Question

terminal point on the unit circle determined by t is the point (-1/3, (2sqrt2)/3), compute and simplify the following:

sin (pi - t)
i got (2sqrt2)/3

cos( pi + t)
-1/3

sec(-t)
3

cot (-pi - t)
sqrt2/4

tan (2pi - t)
2sqrt2

are my answers correct? and could someone show me how i'd graph either the cot or tan function?

Answer 1

tan = sine/cosine
cot = cosine/sine

Answer 2

Are you referring to graphing on a unit circle or plotting?

Answer 3

For these, you can only plot points

Answer 4

graphing on a unit circle like for ex if i have pi - t, i would show an arrow moving from (1, 0) counterclockwise to (-1, 0) for pi, and then going clockwise to wherever t is at. i know that tan = sin/cos and cot = cos/sin.

Answer 5

The only thing I've ever seen graphed on a unit circle are triangles and corresponding points on the circle.
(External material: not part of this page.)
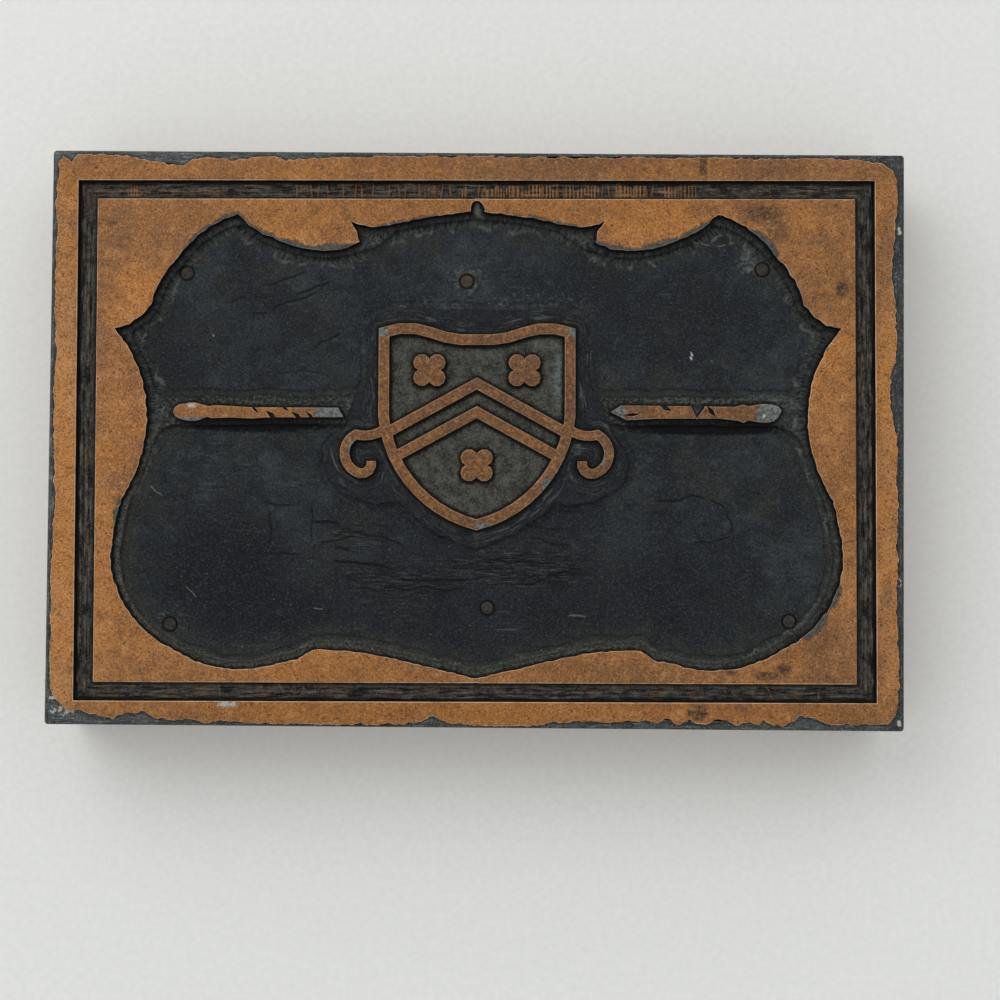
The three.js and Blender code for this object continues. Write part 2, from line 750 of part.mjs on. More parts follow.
// Copper skin of the border and the panel, one sheet that dips through the channel
function borderShell() {
  let shell = prism(shapeOf(wornEdge()), leadTop, typeHeight);
  shell = shell.add(channelCutter(leadTop, copperThickness, copperThickness)
    .subtract(prism(slab(blockLength, blockWidth), typeHeight, typeHeight + overrun * 3)));
  shell = shell.subtract(channelCutter(typeHeight, 0, 0));
  const middleX = channelHalfLength - channelEndWidth / 2;
  const middleY = channelHalfWidth - channelSideWidth / 2;
  for (const side of [-0.5, 0.5]) {
    const out = side * cutterLineSpacing + cutterLineWidth / 2;
    const line = frameShape(middleX + out, middleY + out, cutterLineWidth, cutterLineWidth);
    shell = shell.subtract(taperedCutter(
      line, channelLevel - cutterLineDepth, channelLevel, cutterLineSlopeWidth));
  }
  const ribCount = Math.floor(ribRunLength / ribPitch);
  const ribLength = channelSideWidth - channelSlopeWidth * 2;
  for (let i = 0; i < ribCount; i++) {
    const rib = new THREE.CylinderGeometry(ribWidth, ribWidth, ribLength, 4);
    rib.scale(1, 1, ribHeight / ribWidth);
    rib.rotateZ(Math.sin(i * 2.3) * ribSkew);
    const place = i + ribShiftShare * Math.sin(i * 1.7);
    const along = ribRunOffset - ribRunLength / 2 + place * ribPitch;
    const [spot] = laidInBorder([new THREE.Vector2(along, middleY)]);
    rib.translate(spot.x, spot.y, channelLevel);
    shell = shell.add(solid(rib));
  }
  shell = shell.subtract(prism(shapeOf(cartouche), leadTop - overrun / 2, typeHeight + overrun));
  return shell.subtract(prism(crownTab(), leadTop - overrun / 2, typeHeight + overrun));
}

// Copper skin of the crest: a plate over the island, with the strokes standing on it
function crestShell() {
  const plate = prism(shapeOf(island), fieldLevel - copperThickness, fieldLevel);
  const skin = plate.add(crestRelief(fieldLevel, typeHeight, 0, rootDepth));
  return skin.subtract(
    crestRelief(fieldLevel - copperThickness, leadTop, copperThickness, rootDepth));
}

// Copper cap of a bar
function barShell(place) {
  const skin = bar(...place, typeHeight, 0, 0);
  return skin.subtract(bar(...place, leadTop, copperThickness, rootDepth));
}

const copperLook = { color: 0xb8763a, roughness: 0.5, metalness: 0.85 };
const leadLook = { color: 0x3b4046, roughness: 0.6, metalness: 0.6 };
const woodLook = { color: 0x7d5330, roughness: 0.75, metalness: 0 };
const nailLook = { color: 0x4c463e, roughness: 0.55, metalness: 0.8 };

const printingBlock = new THREE.Group();
printingBlock.name = "printing_block";
printingBlock.add(node("wood_mount", woodMount(), woodLook));
printingBlock.add(node("backing_metal", backingMetal(), leadLook));
printingBlock.add(node("border_shell", borderShell(), copperLook));
printingBlock.add(node("crest_shell", crestShell(), copperLook));
printingBlock.add(node("left_bar_shell", barShell(leftBar), copperLook));
printingBlock.add(node("right_bar_shell", barShell(rightBar), copperLook));
for (const spot of nailSpots)
  printingBlock.add(node(spot.name, nailSolid(nailSeat, spot), nailLook));

export default printingBlock;
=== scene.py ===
import math

import bmesh
import bpy
import numpy as np
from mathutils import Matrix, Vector, kdtree, noise


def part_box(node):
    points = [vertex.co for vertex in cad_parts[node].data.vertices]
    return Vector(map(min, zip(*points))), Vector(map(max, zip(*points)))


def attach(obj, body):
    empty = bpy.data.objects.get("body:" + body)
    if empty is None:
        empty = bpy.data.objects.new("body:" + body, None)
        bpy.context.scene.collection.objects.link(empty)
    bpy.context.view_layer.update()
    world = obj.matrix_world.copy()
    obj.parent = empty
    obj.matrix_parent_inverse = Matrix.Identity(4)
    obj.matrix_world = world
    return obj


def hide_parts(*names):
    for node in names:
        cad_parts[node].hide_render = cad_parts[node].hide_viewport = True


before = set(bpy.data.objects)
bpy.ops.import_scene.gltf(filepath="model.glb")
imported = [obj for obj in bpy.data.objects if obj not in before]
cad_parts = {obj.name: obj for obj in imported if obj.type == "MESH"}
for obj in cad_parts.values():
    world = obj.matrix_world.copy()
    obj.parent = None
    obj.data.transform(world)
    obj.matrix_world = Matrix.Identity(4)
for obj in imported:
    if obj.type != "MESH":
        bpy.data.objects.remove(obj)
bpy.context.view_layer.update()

# Wood mount. A planed block of close-grained hardwood lifts the plate to the height of type.
# It is cut square, its edges are eased by hand, and the brads of the plate are driven into it.
# Years of handling have left it brown, rubbed and stained with ink near the top.
MM = 0.001
BODY = "root"
wood_spacing = 3.0
wood_hollow = 0.10
wood_edge_loss = 0.22
maple = (132, 98, 66)
maple_late_wood = (104, 74, 48)
maple_worn = (154, 120, 84)
ink_stain = (46, 42, 38)
open_pore = (96, 66, 40)


def only(piece):
    """Makes one piece the selected and the active one."""
    bpy.ops.object.select_all(action="DESELECT")
    piece.select_set(True)
    bpy.context.view_layer.objects.active = piece


def copy_of_solid(node, name):
    """A copy of a CAD solid, with its loose triangles merged and each flat face made whole."""
    piece = bpy.data.objects.new(name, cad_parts[node].data.copy())
    bpy.context.scene.collection.objects.link(piece)
    piece.data.name = name
    piece.data.materials.clear()
    only(piece)
    bpy.ops.object.mode_set(mode="EDIT")
    bpy.ops.mesh.select_all(action="SELECT")
    bpy.ops.mesh.remove_doubles(threshold=0.002 * MM)
    bpy.ops.mesh.dissolve_limited(angle_limit=math.radians(0.4))
    bpy.ops.mesh.customdata_custom_splitnormals_clear()
    bpy.ops.object.mode_set(mode="OBJECT")
    return piece


def points_of(piece):
    """The piece's points as rows of x, y and z in millimetres."""
    flat = np.empty(len(piece.data.vertices) * 3, np.float32)
    piece.data.vertices.foreach_get("co", flat)
    return flat.reshape(-1, 3).astype(float) / MM


def move_points(piece, points):
    """Puts the piece's points where the rows of x, y and z say."""
    piece.data.vertices.foreach_set("co", (points * MM).astype(np.float32).ravel())
    piece.data.update()


def faces_of(piece):
    """The middle of each face in millimetres, and its normal."""
    middles = np.empty(len(piece.data.polygons) * 3, np.float32)
    normals = np.empty(len(piece.data.polygons) * 3, np.float32)
    piece.data.polygons.foreach_get("center", middles)
    piece.data.polygons.foreach_get("normal", normals)
    return middles.reshape(-1, 3).astype(float) / MM, normals.reshape(-1, 3)


def pick_faces(piece, wanted):
    """Goes to edit mode with only the faces selected that `wanted` picks by middle and normal."""
    only(piece)
    mesh = piece.data
    mesh.vertices.foreach_set("select", np.zeros(len(mesh.vertices), bool))
    mesh.edges.foreach_set("select", np.zeros(len(mesh.edges), bool))
    mesh.polygons.foreach_set("select", wanted(*faces_of(piece)))
    bpy.context.tool_settings.mesh_select_mode = (False, False, True)
    bpy.ops.object.mode_set(mode="EDIT")


def upward(middles, normals):
    """Picks all faces but those that look down."""
    return normals[:, 2] > -0.5


def square_up(piece, spacing, axes, wanted):
    """Cuts the picked faces in squares, so that they can be hollowed, ribbed and nibbled."""
    middles = points_of(piece)
    pick_faces(piece, wanted)
    bpy.ops.mesh.hide(unselected=True)
    for axis in axes:
        direction = np.eye(3)[axis]
        start = math.ceil(middles[:, axis].min() / spacing)
        end = math.floor(middles[:, axis].max() / spacing)
        for step in range(start, end + 1):
            bpy.ops.mesh.select_all(action="SELECT")
            bpy.ops.mesh.bisect(
                plane_co=direction * step * spacing * MM,
                plane_no=direction,
                threshold=0.02 * MM,
            )
    bpy.ops.mesh.reveal(select=False)
    bpy.ops.object.mode_set(mode="OBJECT")


def split_squares(piece, cuts, wanted):
    """Divides the picked faces again, each edge by the same number of cuts."""
    pick_faces(piece, wanted)
    bpy.ops.mesh.subdivide(number_cuts=cuts)
    bpy.ops.object.mode_set(mode="OBJECT")


def mend_faces(piece):
    """Leaves only faces of three or four sides."""
    pick_faces(piece, lambda middles, normals: np.zeros(len(middles), bool))
    bpy.ops.mesh.select_face_by_sides(number=4, type="GREATER")
    bpy.ops.mesh.quads_convert_to_tris(quad_method="BEAUTY", ngon_method="BEAUTY")
    bpy.ops.object.mode_set(mode="OBJECT")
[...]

If you're going to do it, the (pi - t) part would be the angle. The unit circle has radius one.

Answer 6

well yeah the arrows are just to show how you got to that point, but what you said is true

Answer 7

i have to leave to my class, but once i get there if i have time i can get back on and continue. if you solve it all, thanks a lot : )

Answer 8

I believe (pi - t) would be in the second quadrant....but it could be in the first as well...depending on how long the length of t is

Answer 9

well, its a unit circle. it has got to be in the second quadrant, neither x or y of t are greater than 1
and we start from (-1, 0).

Answer 10

lol i'd appreciate it though if you could my answers. i have to go. ttyl and thanks

Answer 11

Yes, good job because x is negative.

Answer 12

It would look something like this:

Answer 13

and that angle from pi to t would be pi - t

Answer 14

Yes, that makes sense. Thx. Could you help me with either cot and tan?